In my writing about team effectiveness, and in other prominent places too, something like the following quote might appear:
How bad is backlog coupling? At an Australian telecommunications company, my colleagues did a study of hundreds of pieces of work or tasks passing through a delivery centre. Some tasks could be completed by a single team without dependency, specifically without scheduling work by members of another team. The tasks that had to wait for another team were 10-12x slower in elapsed time. So dependencies have a real significant impact.
I should have published something at the time, but I’ll own up to being that colleague and share a little more about the study here.
Context
A number of us from Thoughtworks were helping a delivery group of 100-150 people with agile transformation. This group was previously organised along functional lines, and waterfall projects would request fractional FTEs from functional pools. One day, some brave leaders reorganised wholesale into about one dozen multidisciplinary teams, designed for end-to-end feature delivery, with a mandate to deliver early and often. I was embedded in one of these teams. Much of their work cycled quickly, but we noticed that things that depended on other teams got stuck in the “waiting” column for quite some time.
Data collection
Workflow
The team’s workflow, managed with a physical card wall kept in sync with a Mingle digital twin, was very simple:
- To do
- Doing
- Waiting (on another team)
- Done
Items could move from doing to waiting and back multiple times.
Mingle transition recording
Mingle was a very flexible tool, and it was possible to set a custom card property each time the card changed between certain states. Thus we could record the date when a card first went into doing, whenever it went into waiting, whenever it came out of waiting, and when it was done. The data looked something like this:
| Card ID | Started | Last entered waiting | Last exited waiting | Finished |
| 1 | YYYYMMDD | <invalid> or YYYYMMDD | <invalid> or YYYYMMDD | YYYYMMDD |
| … | ||||
| 180 |
Analysis
From the data collected, we could also derive the following:
| Card ID | External Dependency | Lead time | Last waiting cycle time | Other features |
| If waiting dates set | Days between started and finished | Days between last entered and exited waiting | Any other property of card from ID | |
| 123 | Y/N | 42 | 7 | XL |
The major findings were:
- Approximately 1/6 of cards had an external dependency; the remaining 5/6 stayed within the team
- The median lead time for cards with external dependencies was 23 days, vs median 2 days for cards that stayed within the team (this is where the 12x figure comes from)

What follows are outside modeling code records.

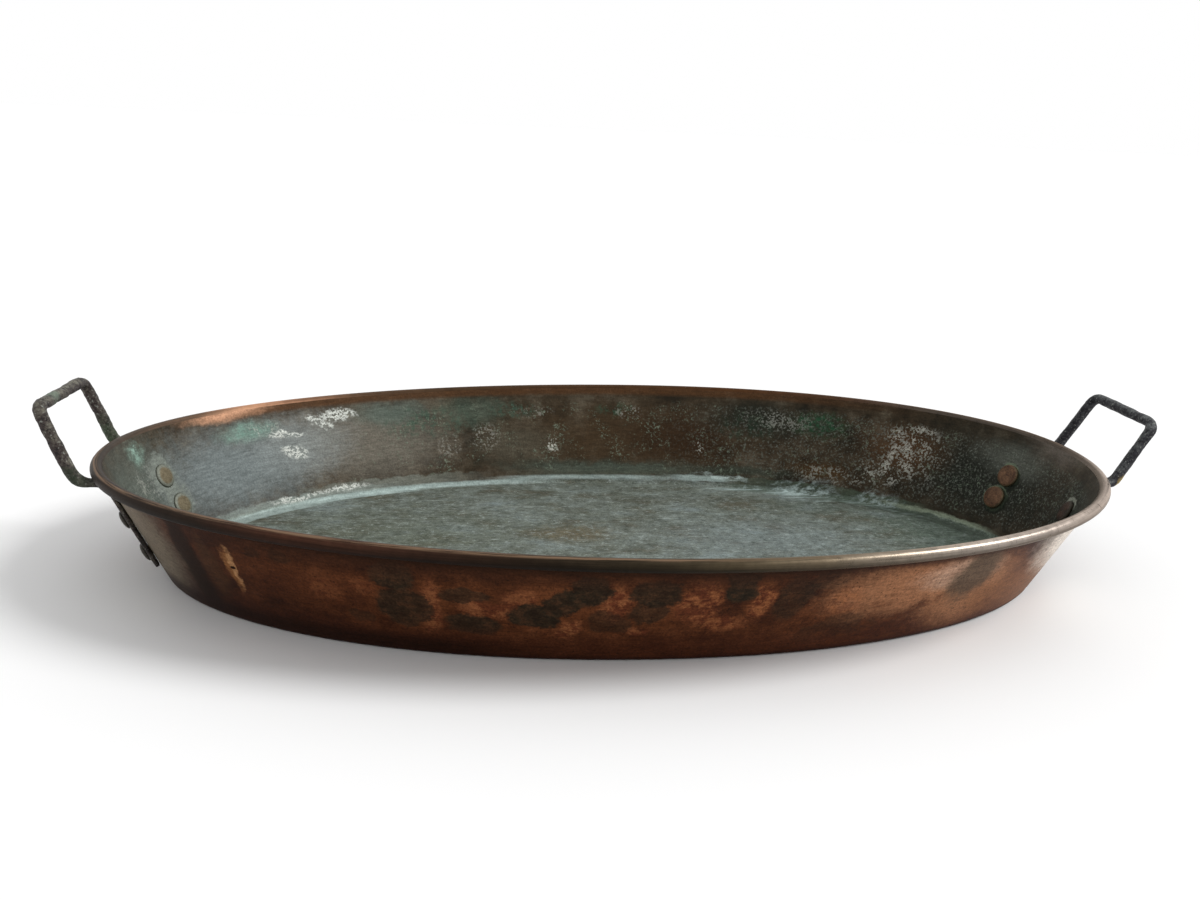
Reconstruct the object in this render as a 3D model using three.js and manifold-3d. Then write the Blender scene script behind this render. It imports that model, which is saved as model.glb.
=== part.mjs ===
// Copper gratin pan: a shallow oval pan of copper sheet with a flared wall, a rim rolled
// over an iron wire, and two forged iron handles, each held by four copper rivets.
// Millimetres, +Z up. The origin is the middle of the underside, which rests on z = 0.
// +X runs along the oval to the right handle and +Y runs to the back.

import * as THREE from 'three';
import { mergeVertices } from 'three/addons/utils/BufferGeometryUtils.js';
import Module from 'manifold-3d';

const wasm = await Module();
wasm.setup();

// Oval of the rim, taken along the middle of the rolled bead
const RIM_HALF_LENGTH = 270;
const RIM_HALF_WIDTH = 162;
const RIM_HEIGHT = 58.5;
// 2 is a true ellipse, and more is fuller at the shoulders
const OVAL_FULLNESS = 2.06;

// Copper sheet of the body
const SHEET_THICKNESS = 1.2;
// How far the foot of the wall lies inside the rim line, all round
const WALL_FLARE = 30.5;
// Inside radius between the floor and the wall
const CORNER_RADIUS = 2;

// Iron wire inside the rolled rim
const WIRE_RADIUS = 1.6;

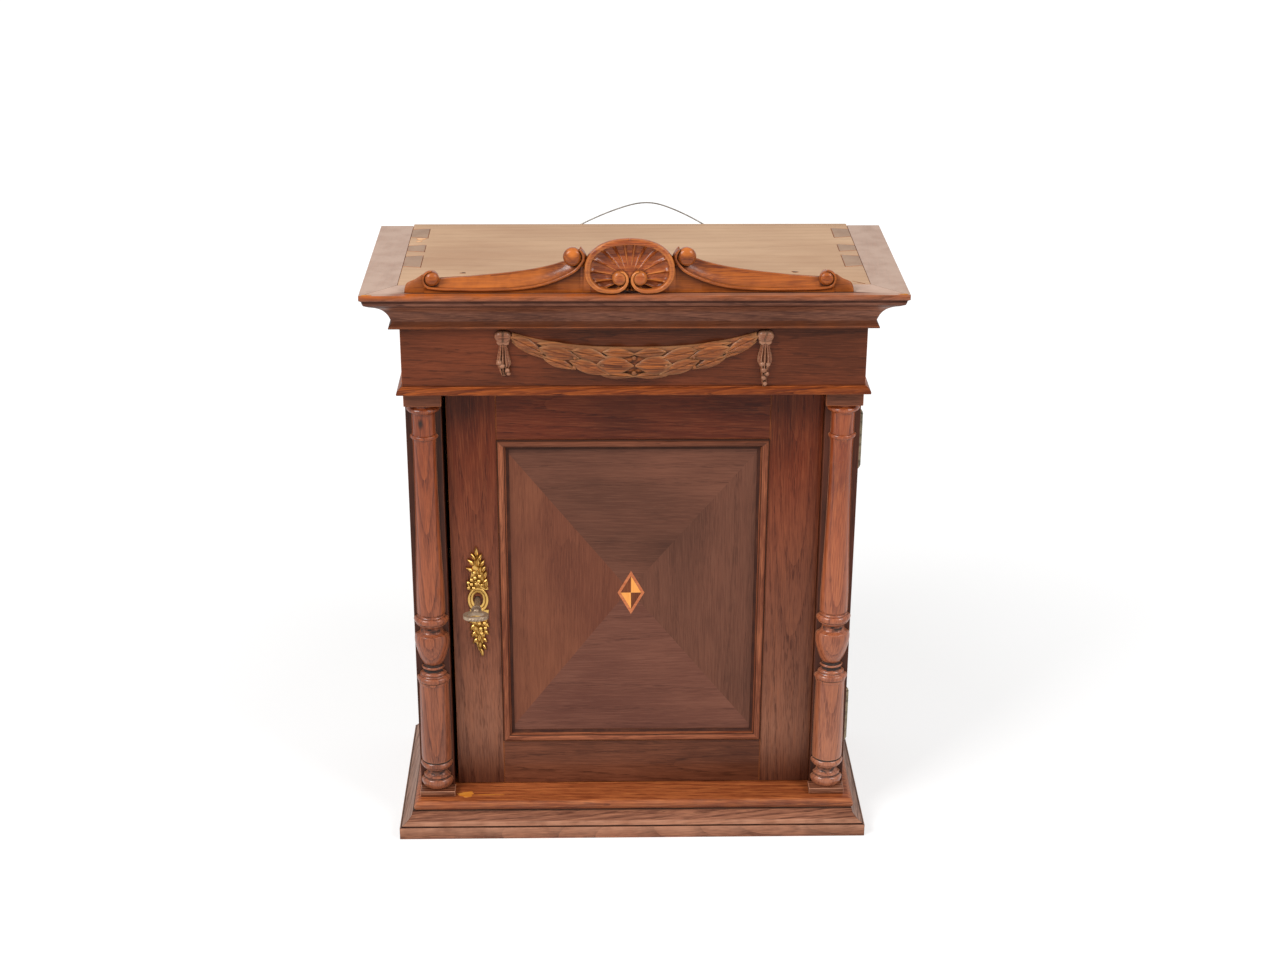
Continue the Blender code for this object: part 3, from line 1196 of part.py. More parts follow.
def wire_points():
    """An eye round the left screw, a bowed run to the peak and back down to the right eye."""
    y = REAR_Y + JOINT_GAP + WIRE_RADIUS
    screw_z = TOP_Z - HANGER_DROP
    peak = Vector((WIRE_PEAK_SHIFT, y, TOP_Z + WIRE_RISE))
    halves = []
    for side in (-1, 1):
        centre = Vector((hanger_x(side), y, screw_z))
        leave = math.pi / 2
        eye = []
        for i in range(WIRE_EYE_POINTS):
            angle = leave + side * 1.5 * math.pi * (1 - i / (WIRE_EYE_POINTS - 1))
            eye.append(centre + WIRE_EYE_RADIUS * Vector((math.cos(angle), 0, math.sin(angle))))
        start = eye[-1]
        run = []
        for i in range(1, WIRE_RUN_POINTS):
            share = i / WIRE_RUN_POINTS
            point = start.lerp(peak, share)
            point.z += WIRE_BULGE * math.sin(math.pi * share)
            run.append(point)
        halves.append(eye + run)
    left, right = halves
    return left + [peak] + list(reversed(right))


def build_hanger():
    curve = bpy.data.curves.new("hanging_wire", "CURVE")
    curve.dimensions = "3D"
    curve.bevel_depth = WIRE_RADIUS
    curve.bevel_resolution = 1
    curve.use_fill_caps = True
    points = wire_points()
    spline = curve.splines.new("POLY")
    spline.points.add(len(points) - 1)
    for target, point in zip(spline.points, points):
        target.co = (*point, 1)
    add_piece("hanging_wire", curve, STEEL)
    head_foot = SCREW_HEAD_FOOT
    radius, shank = SCREW_HEAD_RADIUS, SCREW_SHANK_RADIUS
    profile = [(0, head_foot + SCREW_HEAD_HEIGHT), (radius / 2, head_foot + SCREW_HEAD_HEIGHT),
               (radius, head_foot + SCREW_HEAD_HEIGHT / 2), (radius, head_foot),
               (shank, head_foot), (shank, -BACK_BOARD_THICKNESS), (0, -BACK_BOARD_THICKNESS)]
    for name, side in (("hanger_screw_left", -1), ("hanger_screw_right", 1)):
        screw = add_piece(name, profile_mesh(name, profile), STEEL,
                          (hanger_x(side), REAR_Y, TOP_Z - HANGER_DROP),
                          turn=Matrix.Rotation(-math.pi / 2, 4, "X"))
        turn_profile(screw, KNUCKLE_STEPS)


def shade_round_pieces():
    for piece in PARTS.objects:
        if piece.type == "MESH" and not piece.modifiers:
            piece.data.shade_smooth()
            piece.data.set_sharp_from_angle(angle=math.radians(35))


def build_cabinet():
    build_base()
    build_case()
    build_entablature()
    build_crest()
    build_swag()
    build_hanger()
    build_strike()
    build_column("left", -1, JOINT_GAP, None)
    door_axis = add_axis("door_hinge_axis", (HINGE_X, HINGE_Y, 0))
    right_pilaster = build_column("right", 1, DOOR_END_CLEARANCE, door_axis)
    stiles = build_door_frame(door_axis)
    cut_keyhole(stiles["stile_left"])
    build_panel(door_axis)
    build_panel_moulding(door_axis)
    build_hinges(door_axis, right_pilaster)
    build_escutcheon(door_axis)
    build_lock_case(door_axis)
    build_bolt(door_axis)
    build_key(door_axis)
    shade_round_pieces()


clear_scene()
PARTS = new_collection("hanging_cabinet")
CUTTERS = new_collection("cutters")
build_cabinet()
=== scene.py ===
"""Looks of a small hanging wall cabinet, laid out as an add-on with one operator a piece."""

import math
from functools import partial

import bmesh
import bpy
from bpy.props import FloatProperty, FloatVectorProperty, PointerProperty
from mathutils import Euler, Matrix, Vector
from mathutils.bvhtree import BVHTree


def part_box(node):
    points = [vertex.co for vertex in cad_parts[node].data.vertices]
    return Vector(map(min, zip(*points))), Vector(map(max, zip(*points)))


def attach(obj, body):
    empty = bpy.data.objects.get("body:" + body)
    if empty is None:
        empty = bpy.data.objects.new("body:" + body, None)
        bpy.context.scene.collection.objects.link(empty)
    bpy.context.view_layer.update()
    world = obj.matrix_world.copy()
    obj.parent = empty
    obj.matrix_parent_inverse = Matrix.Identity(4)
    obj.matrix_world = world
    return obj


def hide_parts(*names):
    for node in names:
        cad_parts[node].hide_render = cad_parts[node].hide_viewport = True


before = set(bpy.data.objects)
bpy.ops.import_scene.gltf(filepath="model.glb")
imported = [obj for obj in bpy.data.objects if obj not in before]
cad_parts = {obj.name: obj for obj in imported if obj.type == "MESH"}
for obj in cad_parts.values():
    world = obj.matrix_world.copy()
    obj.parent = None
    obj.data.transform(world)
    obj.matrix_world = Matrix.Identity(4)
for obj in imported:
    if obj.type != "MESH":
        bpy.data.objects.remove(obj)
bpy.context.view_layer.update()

bl_info = {
    "name": "Hanging Wall Cabinet",
    "version": (1, 0, 0),
    "blender": (4, 5, 0),
    "location": "View3D > Sidebar > Cabinet",
    "description": "Builds the visible pieces and finishes of a small wall cabinet",
    "category": "Object",
}

MM = 0.001
WELD = 0.003 * MM        # points of a new mesh that are one
CAD_WELD = 0.005 * MM    # points of a CAD solid that are one
SEAM = 0.3 * MM          # between a moulding and the wall behind it
MITRE_RELIEF = 0.2 * MM  # taken off each half of a mitre
WAVE_PERIOD = 0.314      # between the bands of a wave texture of scale one
# Axes of a log in a piece: along the grain, across it, and in from the face that is seen
LOG_AXES = {"x": (0, 2, 1), "y": (1, 2, 0), "z": (2, 0, 1), "top_x": (0, 1, 2)}


# Colour and nodes

def linear(code, share=1.0):
    """An sRGB hex colour as linear RGBA, or a share of its light."""
    channels = [int(code[i:i + 2], 16) / 255 for i in (0, 2, 4)]
    return [share * (c / 12.92 if c <= 0.04045 else ((c + 0.055) / 1.055) ** 2.4) for c in channels] + [1.0]


def add(tree, kind, inputs=(), out=0, **settings):
    """Adds a node with its settings and its inputs' values or links, and returns one output.

    A shader tree's kinds are given without the ShaderNode that their names start with.
    """
    node = tree.nodes.new(kind if tree.type == "GEOMETRY" else f"ShaderNode{kind}")
    for key, value in settings.items():
        setattr(node, key, value)
    for key, value in inputs.items() if isinstance(inputs, dict) else enumerate(inputs):
        if isinstance(value, bpy.types.NodeSocket):
            tree.links.new(value, node.inputs[key])
        else:
            node.inputs[key].default_value = value
    return node.outputs[out] if node.outputs else None


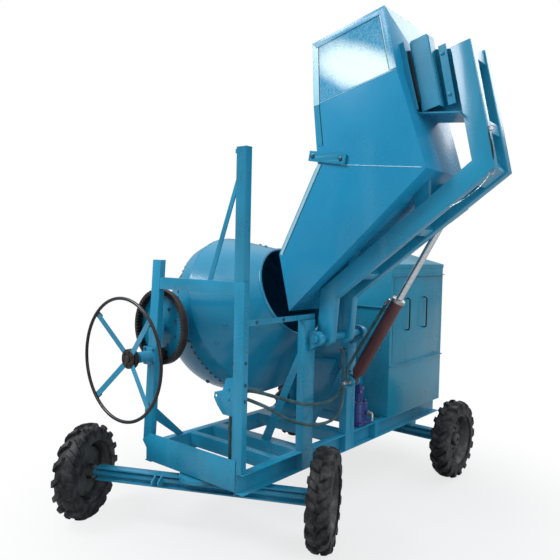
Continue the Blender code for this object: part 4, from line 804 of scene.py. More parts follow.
# ---------------------------------------------------------------- wheels
@dataclass
class Wheels:
    """Four tractor tyres on pressed black rims."""

    radius: float = 0.3615
    half: float = 0.0825            # half of its width
    rim_radius: float = 0.23
    height: float = 0.365 * math.cos(math.radians(7.5))     # of the axles
    track: float = 0.935            # from the middle of an axle to a wheel
    stud_circle: float = 0.096
    boss_circle: float = 0.160
    lugs: int = 17
    lug_height: float = 0.026
    drop: float = 0.098             # fall of the carcass from its crown to its beads
    slope: float = 0.26             # turn of a lug from the crown to the shoulder
    lug_width: float = 0.20         # half of a lug at the crown, in pitches
    flank: float = 0.035            # width of its sloping sides, in pitches
    steer: float = math.radians(25.8)
    front: tuple[float, float] = (0.0, 0.092)       # X and Y of the kingpin
    rear_y: float = 2.476

    def places(self) -> dict[str, tuple[Array, Array]]:
        """Centre and outward direction of each wheel."""
        out = np.array((math.cos(self.steer), math.sin(self.steer), 0.0))
        kingpin = np.array((*self.front, self.height))
        rear = np.array((0.0, self.rear_y, self.height))
        return {"front_right": (kingpin + self.track * out, out), "front_left": (kingpin - self.track * out, -out),
                "rear_right": (rear + self.track * X_AXIS, X_AXIS), "rear_left": (rear - self.track * X_AXIS, -X_AXIS)}

    def build(self) -> None:
        """Makes the tyres and rims."""
        for name, (centre, out) in self.places().items():
            self.tyre(name, centre, out)
            self.rim(name, centre, out)

    def tyre(self, name: str, centre: Array, out: Array) -> None:
        """One tyre as a height field round its axle.

        With u from -1 to 1 across and v round, the carcass has along = half w(u) and
        radius = R - lug_height - drop |u|^3.4, and closes through the beads. Each lug stands by
        lug_height where the distance of v + slope |u| from the nearest lug's middle is under its
        half width; the lugs of one side sit half a pitch behind those of the other.
        """
        u = np.linspace(-1, 1, 41)[:, None]
        v = full_turn(480)[None, :]
        side, ones = np.abs(u), np.ones_like(v)
        along = self.half * np.sin(u * math.pi / 2) * ones
        body = self.radius - self.lug_height - self.drop * side ** 3.4
        pitch = 2 * math.pi / self.lugs
        phase = (v + self.slope * side + np.where(u > 0, pitch / 2, 0.0)) / pitch
        off = np.abs((phase + 0.5) % 1.0 - 0.5)
        wide = self.lug_width + 0.05 * side
        raised = np.clip((wide - off) / self.flank, 0, 1)
        raised = raised * raised * (3 - 2 * raised)
        centred = np.clip((side - 0.02) / 0.05, 0, 1)
        shoulder = np.clip((0.93 - side) / 0.10, 0, 1)
        lug = self.lug_height * raised * centred * (0.25 + 0.75 * shoulder) * (side < 0.985)
        radius = body + lug
        along = along + np.sign(u) * lug * 0.30 * (side > 0.6)
        along = np.clip(along, -self.half, self.half)
        # the well inside the rim, and then the two beads
        inner_along = np.array((0.060, 0.050, 0.0, -0.050, -0.060))[:, None]
        inner_radius = np.array((self.rim_radius - 0.002, self.rim_radius - 0.012, self.rim_radius - 0.014,
                                 self.rim_radius - 0.012, self.rim_radius - 0.002))[:, None]
        bead = np.array((0.079, 0.070))[:, None]
        bead_radius = np.array((0.247, 0.236))[:, None]
        along = np.concatenate((along, bead * ones, inner_along * ones, -bead[::-1] * ones, along[:1]))
        radius = np.concatenate((radius, bead_radius * ones, inner_radius * ones, bead_radius[::-1] * ones, radius[:1]))
        first, second = across(out)
        points = centre + along[..., None] * out + radius[..., None] * around(first, second, v)
        Skin(name + "_tyre_tread").grid(points).done(name + "_wheel", Finish.RUBBER, name + "_tyre")

    def rim(self, name: str, centre: Array, out: Array) -> None:
        """One rim: rolled edges, well, dished disc with a raised ring, hub, studs and dust cap."""
        edge = self.rim_radius
        rim = Skin(name + "_rim_disc")
        rim.lathe([(-0.066, edge + 0.004), (-0.068, edge - 0.004), (-0.060, edge - 0.010), (-0.044, 0.205),
                   (-0.010, 0.196), (0.004, 0.19), (0.008, 0.155), (0.000, 0.135), (-0.004, 0.105), (0.010, 0.088),
                   (0.012, 0.062), (0.034, 0.060), (0.048, 0.052), (0.052, 0.030), (0.052, 0.0)], centre, out, 72)
        rim.lathe([(0.052, 0.0), (0.052, 0.004), (-0.07, 0.004), (-0.07, 0.05), (-0.03, 0.06), (-0.012, 0.10),
                   (-0.016, 0.14), (-0.012, 0.185), (0.036, 0.205), (0.058, edge - 0.012), (0.067, edge - 0.006),
                   (0.068, edge + 0.002), (0.064, edge + 0.004), (0.056, edge - 0.006), (0.034, 0.212),
                   (-0.040, 0.212), (-0.058, edge - 0.006), (-0.066, edge + 0.004)], centre, out, 72)
        ring = fan(*across(out), 8, 0.2)
        rim.bolts(centre + ring * self.stud_circle + out * 0.002, out, 0.011)
        for spot in centre + ring * self.boss_circle + out * 0.0045:
            rim.lathe([(-0.004, 0), (-0.004, 0.021), (0.004, 0.021), (0.006, 0.018), (0.001, 0.013), (-0.003, 0)],
                      spot, out, 16)
        rim.done(name + "_wheel", Finish.BLACK, name + "_rim")


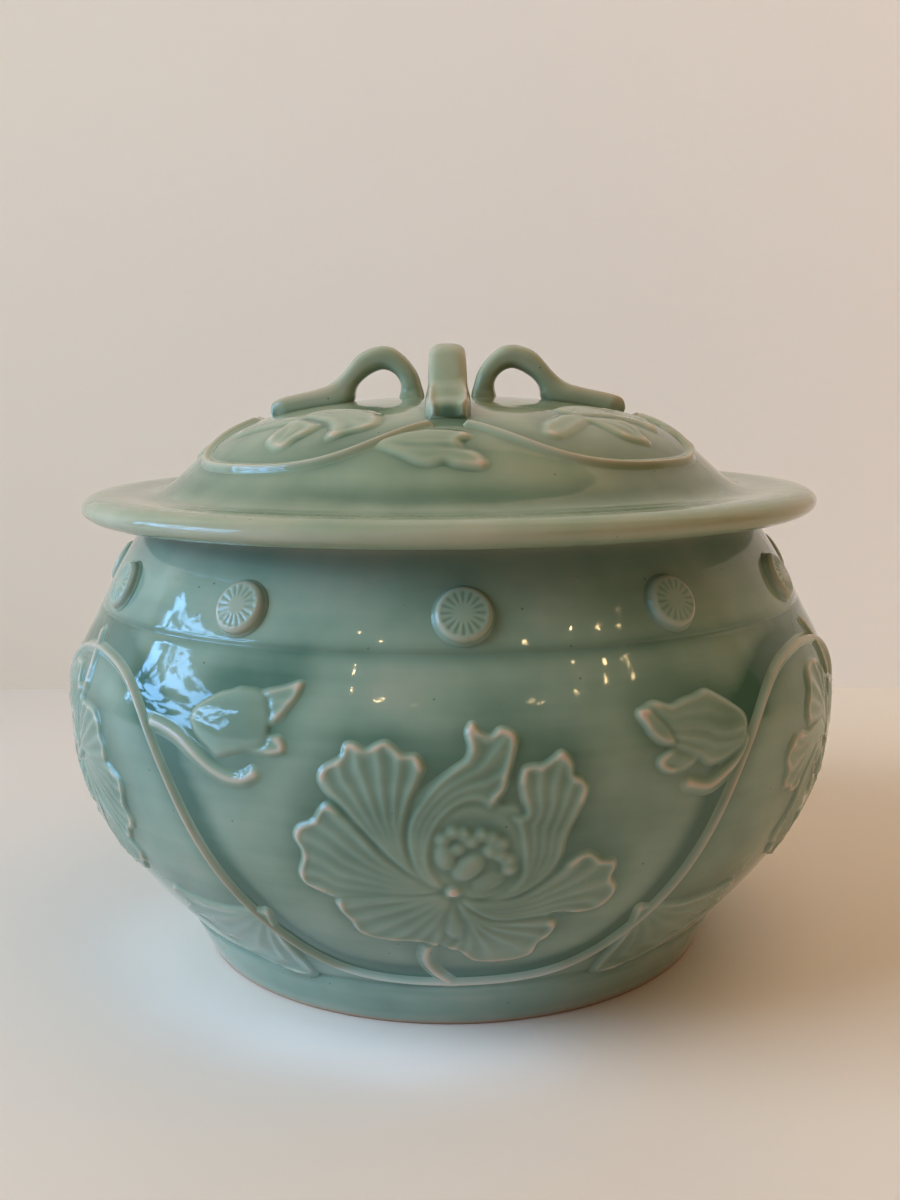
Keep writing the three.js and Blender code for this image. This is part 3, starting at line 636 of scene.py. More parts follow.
def lineDistance(across, up, line):
    nearest = np.full(across.shape, 1e9)
    for (ax, ay), (bx, by) in zip(line[:-1], line[1:]):
        ex, ey = bx - ax, by - ay
        share = np.clip(((across - ax) * ex + (up - ay) * ey) / max(ex * ex + ey * ey, 1e-12), 0, 1)
        nearest = np.minimum(nearest, (across - ax - share * ex) ** 2 + (up - ay - share * ey) ** 2)
    return np.sqrt(nearest)


def insideDistance(across, up, points):
    # How far each place is inside the smooth closed line through the points. It is negative outside.
    loop = smoothLine(points, 5, closed=True)
    loop = np.vstack([loop, loop[:1]])
    odd = np.zeros(across.shape, bool)
    for (ax, ay), (bx, by) in zip(loop[:-1], loop[1:]):
        if ay != by:
            odd ^= ((ay > up) != (by > up)) & (across < (bx - ax) * (up - ay) / (by - ay) + ax)
    return lineDistance(across, up, loop) * np.where(odd, 1, -1)


# A petal has a raised rolled rim at its tip, and its veins fan out between its two sides. Its edge starts
# at the root, and "tip" gives the points where the scalloped tip starts and ends. These values hold for a
# petal that doesn't give its own.
plainPetal = {
    "height": 0.72, "lift": 0.0, "dome": 0.0, "domeReach": 6, "rim": 0.45, "rimAt": 0.75, "side": 0.16,
    "sideAt": 0.8, "rimWidth": 0.6, "vein": 0.4, "veinSharpness": 1.9, "veinLevel": 0.4, "fanFrom": 2.2,
    "fanOver": 4.5, "softness": 0.9, "cut": 0.4, "cutReach": 0.8,
}


def layPetal(sheet, across, up, petal):
    petal = {**plainPetal, **petal}
    edge, (start, stop), wide = petal["edge"], petal["tip"], petal["rimWidth"]
    inside = insideDistance(across, up, edge)
    near = inside > -4
    first, second, tip = (np.full(across.shape, 9.0) for _ in range(3))
    sides = edge[: start + 1], edge[stop:] + edge[:1], edge[start : stop + 1]
    for distance, line in zip((first, second, tip), sides):
        distance[near] = lineDistance(across[near], up[near], smoothLine(line, 4))
    between = first / np.maximum(first + second, 1e-6)
    stand = smoothStep((inside + 0.2) / petal["softness"])
    wave = 0.5 - 0.5 * np.cos(math.tau * petal["veins"] * between)
    fan = smoothStep((first + second - petal["fanFrom"]) / petal["fanOver"])
    fan = fan * smoothStep((inside - 0.5) / petal["softness"])
    height = (petal["height"] + petal["lift"]) * stand
    height += petal["vein"] * (wave ** petal["veinSharpness"] - petal["veinLevel"]) * fan
    height += petal["rim"] * bump(tip - petal["rimAt"], wide) * stand
    height += petal["side"] * bump(inside - petal["sideAt"], wide)
    height += petal["dome"] * np.sqrt(np.clip(inside / petal["domeReach"], 0, 1))
    cut = 1 - petal["cut"] * bump(np.maximum(-inside, 0), petal["cutReach"])
    return np.maximum(sheet * np.where(inside > 0, 0.5, cut), height)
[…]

- The median last wait cycle was about 6 days IIRC
- The distribution for cards with external dependencies had a fat, spiky tail, while the cards that stayed within the team had an orderly, thin tail
- External dependency wasn’t strongly correlated with any other card properties, like estimated size, and analysing lead time against any other card property didn’t show such stark differences as external dependency (or even any significant difference)
Impacts and actions
It was acknowledged that external dependencies had a very significant impact on delivery responsiveness. In particular that delivery forecasts required on a weekly schedule for any cards that had gone into waiting were a guessing game at best, without targeted intervention. Unsurprisingly, these were often critical to overall program delivery.
This provided impetus, among other analyses, for subsequent reorganisation into clustered “superteams” to ensure the impact of dependencies on delivery lead time was minimised.
We were invited back by the client about 4 years later on the 100th fortnightly delivery iteration of their agile operating model (and something like the 14,000th Mingle card). It was a testament to their willingness to embrace and continually adapt new ways of working, in the true spirit of agile.